Выбрать главу

В итоге бражник устраивается в раю на лучшем месте. «Святи отцы почяли глаголати: «Почто ты, бражник, вниде в рай и еще сел на лутчем месте? Мы к сему месту не мало приступити смели». Отвеща им бражник: «Святи отцы! Не умеете вы говорить з бражником, не токмо что с трезвым!»

И рекоша вси святии отцы: «Буди благословен ты, бражник, тем местом во веки веков». Аминь».

В «Слове о бражнике» к понятиям, относящимся к сфере духовной, применены чисто земные мерки. Это важно сознать: чисто земные мерки. Происходит смешение различных уровней бытия, совершается мошенническая софистическая подмена понятий, — но сознание как бы отказывается это признать, а поэтому и оказывается вынужденным принять логику обмана. Понятие о покаянии, о внутренней борьбе с грехом, вообще о духовной жизни — легко отвергается, признается за несуществующее вовсе.

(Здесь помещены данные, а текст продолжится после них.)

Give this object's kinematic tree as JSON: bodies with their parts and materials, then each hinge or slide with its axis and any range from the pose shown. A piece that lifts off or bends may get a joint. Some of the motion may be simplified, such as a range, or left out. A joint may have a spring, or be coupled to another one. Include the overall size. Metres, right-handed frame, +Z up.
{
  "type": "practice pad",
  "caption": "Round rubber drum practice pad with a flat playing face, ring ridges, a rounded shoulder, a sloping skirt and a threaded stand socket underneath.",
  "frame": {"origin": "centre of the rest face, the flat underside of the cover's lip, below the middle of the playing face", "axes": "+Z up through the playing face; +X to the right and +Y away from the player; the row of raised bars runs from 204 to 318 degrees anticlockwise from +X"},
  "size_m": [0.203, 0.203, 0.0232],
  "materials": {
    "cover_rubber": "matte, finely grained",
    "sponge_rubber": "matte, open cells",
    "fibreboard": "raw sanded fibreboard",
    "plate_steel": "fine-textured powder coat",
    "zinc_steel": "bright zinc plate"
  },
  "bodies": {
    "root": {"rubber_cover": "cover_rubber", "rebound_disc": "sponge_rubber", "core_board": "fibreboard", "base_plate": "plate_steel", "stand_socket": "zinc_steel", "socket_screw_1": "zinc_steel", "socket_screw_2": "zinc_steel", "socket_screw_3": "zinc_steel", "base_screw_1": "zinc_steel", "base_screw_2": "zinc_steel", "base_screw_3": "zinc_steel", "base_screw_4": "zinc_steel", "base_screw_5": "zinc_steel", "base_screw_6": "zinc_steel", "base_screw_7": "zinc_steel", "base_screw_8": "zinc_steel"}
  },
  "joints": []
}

У святителя Иоанна Златоуста есть поучение, которое можно воспринимать и как своего рода комментарий к одному из диалогов бражника (с царем Давидом), и как духовное отвержение самой житейской логики произведения: «Мы неосмотрительнее Давида, который, немного вознерадев, низвергнулся в самую бездну греха, впрочем, и восстал скоро.

Итак, взирай не на то только, что он согрешил, но и на то, что он очистил свой грех. Ибо и история оная для того и написана, чтобы ты не на падение его взирал, но удивлялся его восстанию, чтобы ты узнал, что его падение должно восставить тебя. Как врачи, выбирая самые трудные болезни, описывают оные в книгах и научают других способу врачевания, дабы сии, узнав труднейшие болезни, удобнее могли преодолеть слабейшие, так точно и Бог сделал явными самые великие грехи для того, дабы те, которые впадают в малые грехи, могли удобно исправлять их чрез оные. Ибо если могли быть очищены большие грехи, то тем более меньшие»19.

«Слово о бражнике» как бы вбивает в сознание людей иную идею: нет никакого восстания, есть лишь падение, на него и надобно смотреть, ибо более смотреть не на что; исправляться же самому и вовсе бессмысленно: умеешь словчить, не пропадёшь.

Своего рода коррекции мировоззрения русского человека XVII века способствовала переводная литература — причем переводимая в основном с польского и латинского вначале на Украине и в Белоруссии, а лишь затем попадавшая в срединную Россию. Академик Д.С.Лихачёв дал такую общую характеристику переводной литературы той эпохи: «В отличие от переводной литературы предшествующих веков, в основном она была светской. Это была литература с занимательными сюжетами, с эмансипированными героями, литература, где люди пускались в путешествия, смело встречали различные происшествия, где описывалась любовь, воинские доблести, прославлялись ловкость и сообразительность»20. Популярнейшими произведениями той эпохи стали переводные «Повесть о Бове Королевиче», «Повесть о Еруслане Лазаревиче» и другие авантюрно-рыцарские истории.

Тогда же появляются и переводы различных сборников и отдельных новелл Возрождения. Русский читатель знакомится с «Декамероном» Бокаччо. Ренессанс обычно характеризуется как «духовный взлет», «торжество духа» и т. п. В литературном творчестве писателей, подобных Бокаччо, исследователи усмотрели «духовную свободу», «презрение к церковным и моральным путам, к тому, что сдерживает свободу человека». Вернее было бы отметить в такой литературе разнузданность плоти. Воспеваемая же свобода оборачивалась чаще всего, сознавали то или нет сами авторы, ничем не сдерживаемым проявлением порою самых низких инстинктов и вожделений. Новеллисты Возрождения нередко отдавали предпочтение откровенному аморализму, если он только проявлялся в какой-либо изящной или остроумной форме. Одним из отрицательных персонажей такой новеллистики становится весьма часто монах либо священник, вообще лицо духовное. Именно такая литература становится энергетическим источником повсеместного распространения мнений о монахах, о лицах духовного сословия как о развратниках, мздоимцах, обжорах, пьяницах и тунеядцах. Идеи эти, зародившиеся на католической почве, становились весьма привлекательными и в протестантской среде. Оставим в стороне вопрос о том, какие основания давала сама европейская действительность для появления и утверждения подобных взглядов, — но идеи эти в XVII столетии начинают внедряться и в православную среду.